Now I believe in foreign aid and I’d like to see America’s paltry budget (in percentage terms) go up a lot. But foreign aid has turned Cambodia’s government upside down. In America the government get most of their revenue from us - the governed - through taxes (and fines and fees for services). In return they provides services that the majority of people want them to provide. Assuming that they want to stay in power and that we don’t want to pay higher taxes, the only way to keep improving services is to broaden the tax base: adopt policies that drive long-term economic growth so that there are more taxpayers and all of them are richer.
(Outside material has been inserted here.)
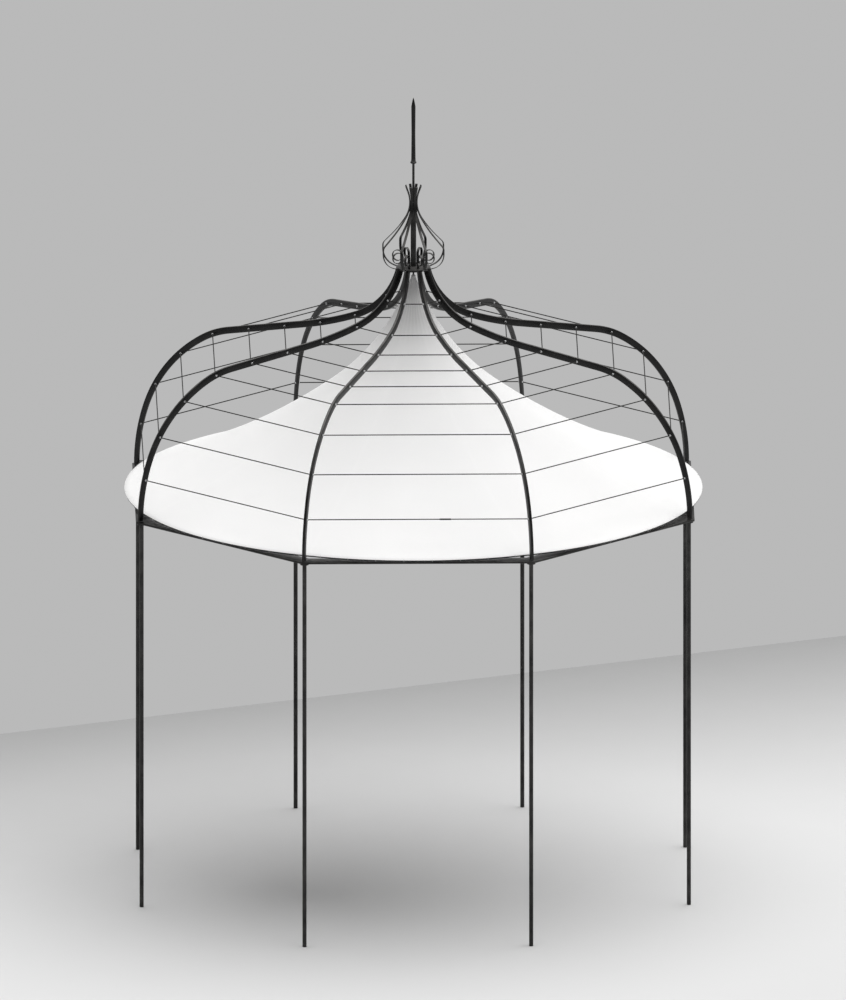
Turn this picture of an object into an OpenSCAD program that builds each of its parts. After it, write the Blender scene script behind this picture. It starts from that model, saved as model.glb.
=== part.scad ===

Fail and we give someone else the job.

In Cambodia the government also get most of their money from us; they skim enough to buy off the smart people who can be bought, threaten the smart people who can’t be bought, and still have enough money to return more than a dollar in services for every dollar paid in taxes which, if you are not very smart, seems like a good deal.

We can’t give someone else the job, because there are no grounds for international intervention. We can reduce foreign aid in protest at the amount of corruption, but they can pass most of that reduction along to the general population without feeling much pain. And we can tell them that we think that this is a really, really bad way to run a country, and watch them ignore us.

Personally I would like to starve the beast, a Republican phrase that seems strangely appropriate. Let’s bypass the Cambodian government as much as possible and give more money directly to NGOs that represent local communities. Are there corrupt NGOs? Some, probably, and many more that are inefficient or wasteful. But we can cut off funds to an NGO completely and give the dollars to another one; there is only one government.

The real problem is how to decide which NGOs to fund and how to monitor their performance without wasting a lot of money on administration. I’ll return to this topic, but given my background it won’t surprise you that I think we should use the web.